Who is Rostam Ghasemi?
Rostam Ghasemi has announced that he wants to be a candidate in the June presidential election. He has a strong presence on media and social networks, and is among 10 conservative candidates who want to run for president.
Born in 1964, Ghasemi joined the Revolutionary Guards when he was 17 and has remained a member of the military organization ever since. He was mainly active at the Guards’ Noah Naval Base and also served as commander of the Khatam al-Anbiya Construction Headquarters, the Guards’ major engineering arm and one of Iran's largest contractors in industrial and development projects. For two years, from 2011 to 2013, he was also the Minister of Petroleum under President Ahmadinejad and is now the economic deputy to the Revolutionary Guards' commander-in-chief.
Around three weeks ago he participated in a chat on the video messaging app Clubhouse, taking many questions from participants. His answers, however, did not reflect well on him and angered a number of viewers who said they found him “evasive” and “short on general knowledge”.
On Friday, April 23, he joined another Clubhouse room and not only reiterated his previous denials — including his strange emphasis that he had not had any relations with Babak Zanjani, a convicted money launderer — but also refused to provide any clear answer to the inevitable follow-up questions about providing the Houthis with weapons and military equipment.

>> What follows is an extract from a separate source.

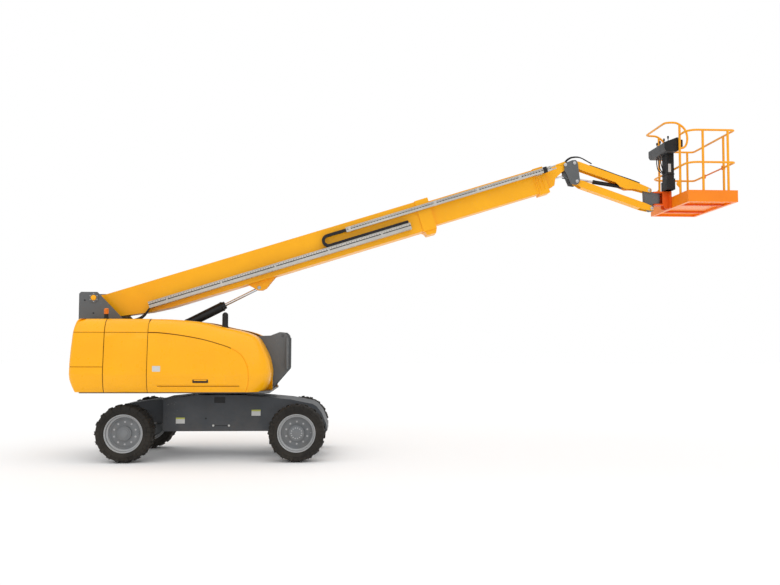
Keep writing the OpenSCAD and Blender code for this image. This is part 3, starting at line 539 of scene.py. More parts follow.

The Iranian presidential election is scheduled to take place on June 18. So far most of those who have announced their candidacy are current or former commanders of the Revolutionary Guards. For some time now, the idea of a “military government” has been promoted in Iran and supporters of such a government have been telling Iranians it is “the only way out” of the problems that their country is facing.